** START OF DATA TO USE **

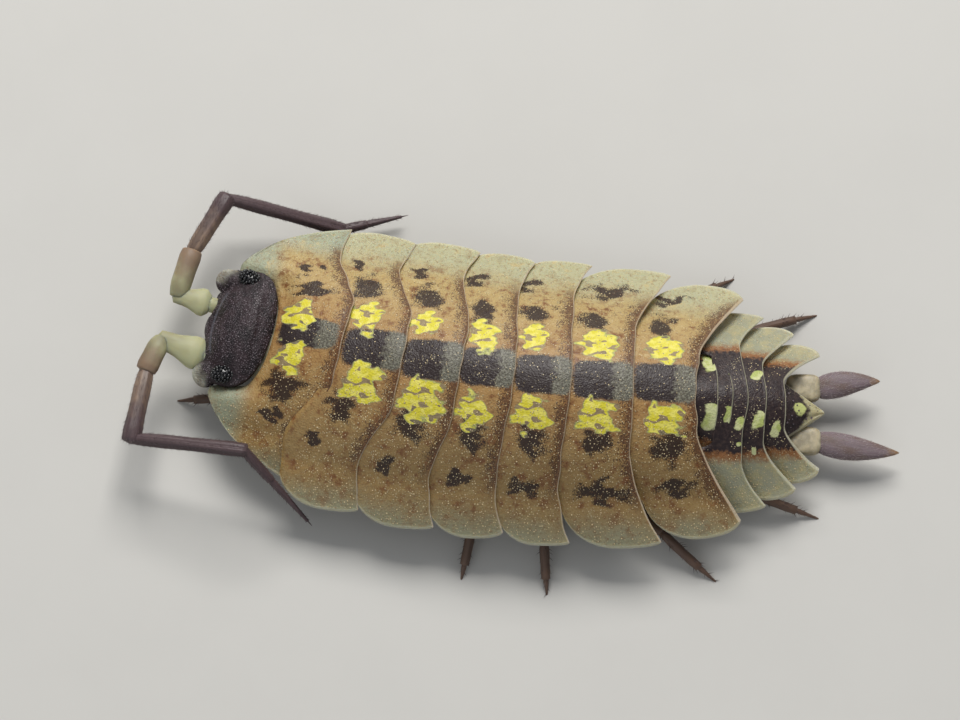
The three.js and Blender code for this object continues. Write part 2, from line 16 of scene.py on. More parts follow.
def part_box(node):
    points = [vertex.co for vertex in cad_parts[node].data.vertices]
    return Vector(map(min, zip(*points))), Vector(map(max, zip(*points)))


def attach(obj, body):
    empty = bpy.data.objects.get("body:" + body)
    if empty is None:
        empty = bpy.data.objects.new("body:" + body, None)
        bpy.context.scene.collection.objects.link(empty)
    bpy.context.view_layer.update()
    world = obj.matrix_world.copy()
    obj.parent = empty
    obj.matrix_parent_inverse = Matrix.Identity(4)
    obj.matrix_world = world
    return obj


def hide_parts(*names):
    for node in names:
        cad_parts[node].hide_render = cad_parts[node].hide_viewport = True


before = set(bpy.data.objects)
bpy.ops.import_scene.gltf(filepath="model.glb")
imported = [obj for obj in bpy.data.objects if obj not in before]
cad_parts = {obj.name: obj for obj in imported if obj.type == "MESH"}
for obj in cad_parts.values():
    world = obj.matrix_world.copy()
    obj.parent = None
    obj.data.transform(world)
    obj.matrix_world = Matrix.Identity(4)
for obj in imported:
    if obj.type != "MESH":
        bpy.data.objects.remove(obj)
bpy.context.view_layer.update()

** END OF DATA TO USE **
** START OF DATA TO USE **

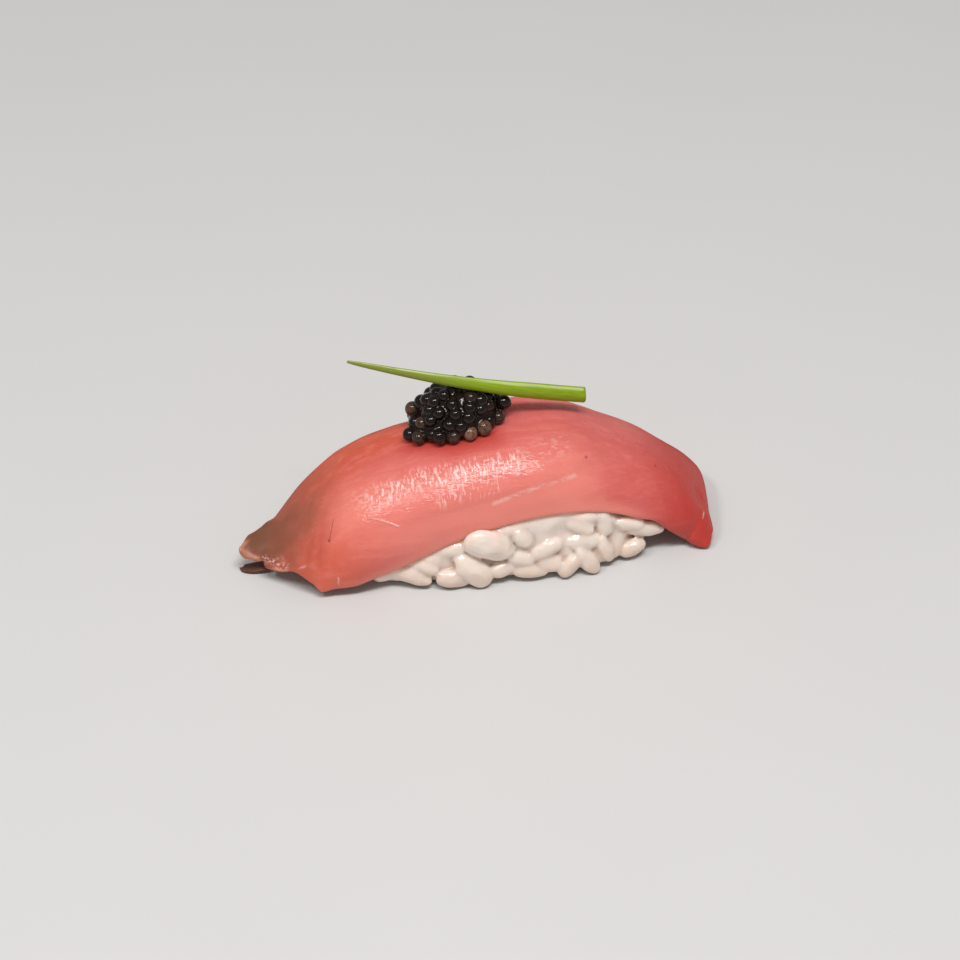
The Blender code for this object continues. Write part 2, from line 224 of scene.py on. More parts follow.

** END OF DATA TO USE **
** START OF DATA TO USE **

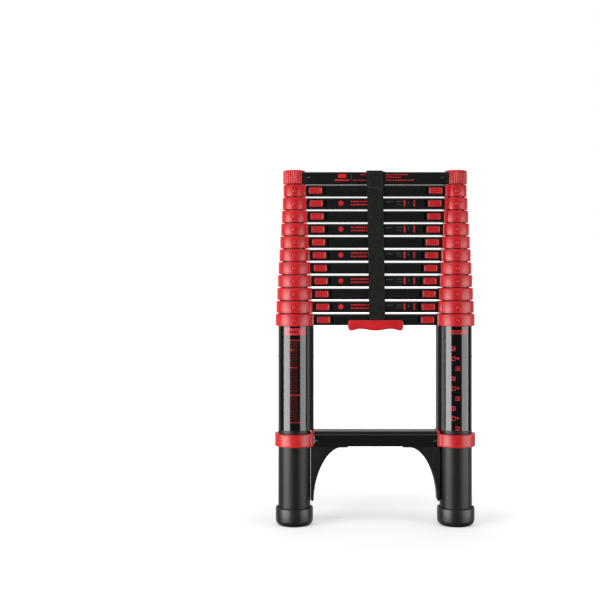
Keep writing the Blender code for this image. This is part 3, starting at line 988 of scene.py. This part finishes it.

** END OF DATA TO USE **

Above is a listing; print exactly its lines from the one with "The three.js and" through the one with "points = [vertex.co", and no other lines.

The three.js and Blender code for this object continues. Write part 2, from line 16 of scene.py on. More parts follow.
def part_box(node):
    points = [vertex.co for vertex in cad_parts[node].data.vertices]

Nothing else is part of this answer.